エステル部分に様々な置換基を有するジアゾ酢酸エステルを合成し、これをこの重合法を用いてポリマーにすることにより、ポリマー鎖の周囲にその様々な置換基が集積(●が高密度に集まっている)した高分子を合成することが可能になりました。これらのポリマーは、ビニル重合により得られる同じ置換基を有するポリマーと比べて、置換基が集積していることによる特徴的な性質が現れることを明らかにしています。
研究の特色
金属錯体触媒を用いたジアゾ酢酸エステルの重合は、銅触媒を用いた中国のグループ(2002年)と我々(2003年)が独立に論文発表しました。その後、2006年にオランダの研究グループ(アムステルダム大学のde Bruin氏ら)がロジウム(Rh)錯体を用いた重合を発表しています。現在世界中で、ジアゾ酢酸エステルから、エステルの結合した炭素が数百個以上つながったポリマーを合成する技術を持っているのは、我々とオランダのグループのみですが(中国のグループの手法では数十個しかつながらない)、両グループの論文は主にアメリカ化学会発行の国際学術誌に掲載され、世界の高分子化学者から注目されています。
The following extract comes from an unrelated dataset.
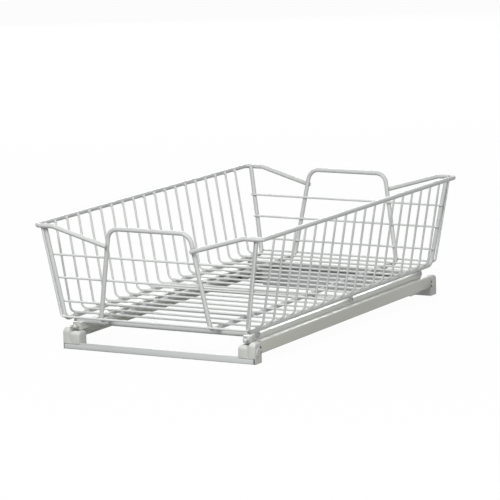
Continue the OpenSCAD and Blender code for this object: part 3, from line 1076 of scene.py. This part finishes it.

上述のように、C-Cポリマーは炭素?炭素結合からなる主鎖骨格の安定性や、その炭素に結合する置換基[例:ポリプロピレンではメチル(Me)基、スチレンではフェニル(Ph)基]を変えることによりポリマーの性質が大きく変わるという特徴などから、高分子材料として極めて有用です。我々の研究は、このC-Cポリマーの世界に、全ての炭素に様々なエステルが結合した構造の合成実現という、全く新しい展開をもたらしました。この研究のさらなる進展により、将来、社会で役に立つ数々の新しい高分子材料が開発される可能性があります。
研究の魅力
例えば、バケツやポリ袋(ポリエチレン)、車のバンパー(ポリプロピレン)、光ファイバーや有機ガラス(ポリメタクリル酸メチル)、食品包装ラップ(ポリ塩化ビニリデン)、フライパンの表面加工(テフロン)、炭素繊維の原料(ポリアクリロニトリル)等々、ビニル重合により合成されるポリマーが社会で役立っている例は数え切れない程あります。そのポリマーを、従来何十年も使われてきたビニル重合ではなく、ジアゾ酢酸エステルと遷移金属錯体を用いて1炭素ユニットから合成するという、まさに革新的な高分子合成法の開発に、我々は成功しました。
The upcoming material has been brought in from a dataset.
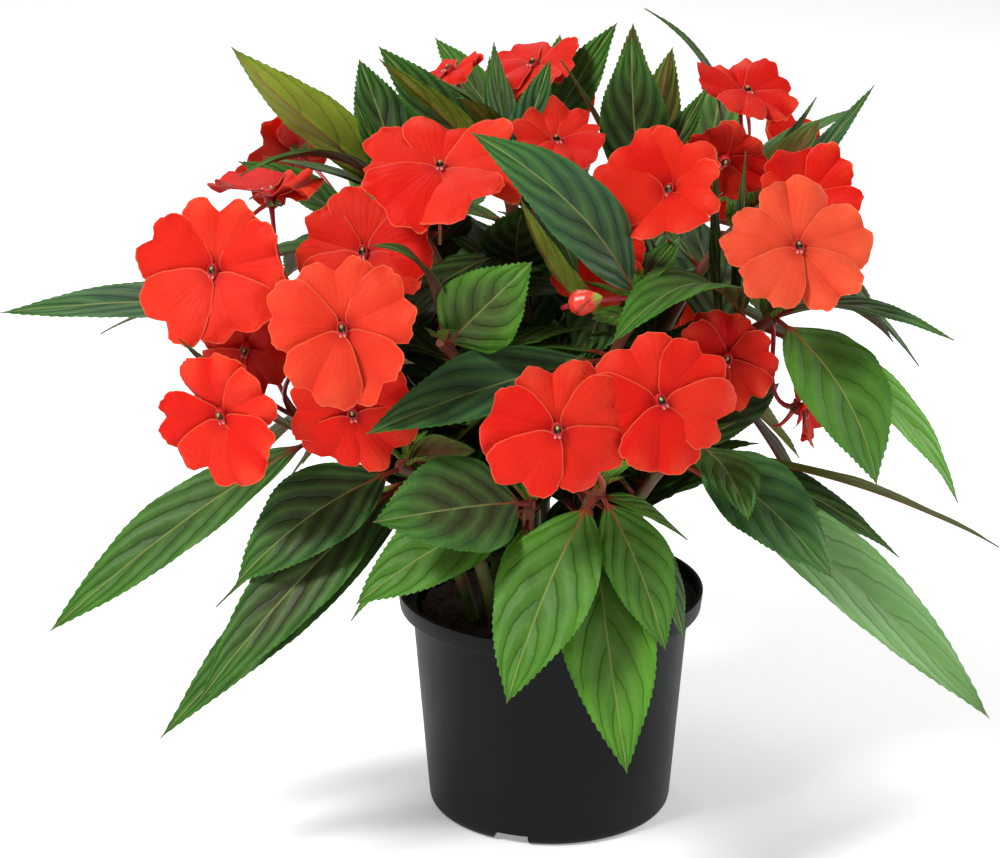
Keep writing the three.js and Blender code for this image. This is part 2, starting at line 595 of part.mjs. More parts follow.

現在、de Bruin氏らと我々だけが開発に成功しているこの独自の技術を用いて、上述の例と同様に社会に役立つような性質を持つポリマーを合成できる可能性があるということが、この研究の大きな魅力だと思います。
研究の展望
この重合法をより完成されたものに近づけるために、達成しないといけない大きな課題があります。それは、ポリマーの分子鎖の長いもの、短いものを、自在に作り分けること(分子量の制御)と、ポリマー主鎖の置換基が結合した炭素の立体構造を、規則的に制御すること(アイソタクチック、シンジオタクチックと呼ばれるものをそれぞれ正確に作り分けること)です。このポリマーの分子量と主鎖の炭素の立体構造の規則性は、ポリマーの材料としての性質に極めて大きな影響を与えます。従って、有用な性質を持つポリマーを合成するには不可欠な要素です。これを実現するのは極めて困難な課題ですが、用いる金属錯体触媒の構造を変化させていくことが有効だと考えて、現在、試行錯誤を重ねています。
この研究を志望する方へ
今回紹介した研究以外にも、全く新しい高分子合成手法の開発を目指した研究を行っています。このような研究は、高分子化学の中では地味な分野ですが、本当に新しい高分子材料を創り出すには、革新的な高分子合成法の開発が不可欠です。我々のオリジナルな合成法を使って、これまで世の中に存在しなかった有用な高分子材料を合成するという研究は大変やりがいがあります。我々と一緒に、そんな研究を楽しんでみませんか?